The Bangles: Ladies And Gentleman. Album Review.

Liverpool Sound and Vision Rating 8.5/10

By way of introduction and welcoming to the show that is about to unfold, to return to the foundation of a story that went onto captivate and charm, thrill and not without the inevitable sense of distraction and sadness that comes as equal partners in a tale of the undaunted heroism that is performance…Ladies And Gentlemen, let the women speak for themselves as they take you back to the very beginning of The Bangles.

The art of the compilation album, its purpose, is to introduce an artist or a group to the uninitiated, the so far as yet untouched and those that have maybe heard a hit single but to whom their conscious have yet to be fully opened. For the most part it is a sales technique which works, it has its resolution, far little mystery for the fan, but it has a place in the world. How finer then to be treated to one that doesn’t quite fit the narrative, which instead is a call back to a time when the group were not noticed beyond the niche, when they were still able to go unnoticed and be anonymous if they so wished.

Ladies And Gentlemen…a reintroduction to before the days of back to back MTV adoration, when Susannah Hoffs, and Vicki and Debbi Peterson were The Bangs, when the world was at the start of a media explosion that the three, and later the additional separate musicianship of Annette Zilinskas and Michael Steele, would become embedded within; and this introduction is perhaps arguably the underpinning of belief that would propel the band to the nation’s beating heart.

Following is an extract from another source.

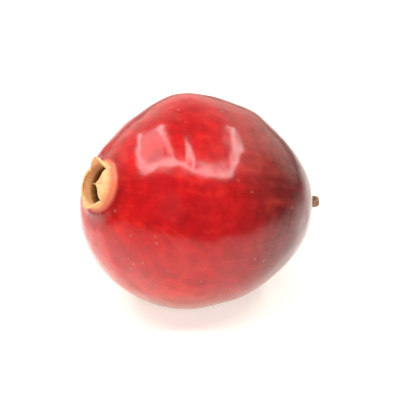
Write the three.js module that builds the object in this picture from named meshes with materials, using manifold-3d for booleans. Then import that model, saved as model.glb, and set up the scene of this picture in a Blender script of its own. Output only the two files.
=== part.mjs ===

The anger and the energy, the sheer vision that The Bangs and the subsequent Bangles had in spades, the set of songs that deliver an early sunrise and the feeling of domination in bright sounds and more than a nod to the city of Liverpool to which they would later pay attention to, it is all framed with passion as the compilation album unfolds.

From the openers of Bitchin Summer/Speedway, Getting Out Of Hand, and Call On Me, and through terrific demos and live alternatives that showcased what was yet to be announced, tracks such as I’m In Line, Mary Street, Steppin’ Out, Tell Me, 7 & 7 Is, and the excellent No Mag Commercial, what soon becomes evident was thatThe Bangs/The Bangles were no flash in the pan, they were strident believers in the same hungry vein as The Runaways and The Go-Go’s, they were, and remain American women of a new age, and how they took on the world…fighting for every ounce of respect, showing a modern attitude which is divine and fiercely intuitive.

Ladies And Gentlemen…an introduction to a group known so well, admired world-wide, and one to whom their humble beginnings were soon to be recognised as a creation that was meant to be.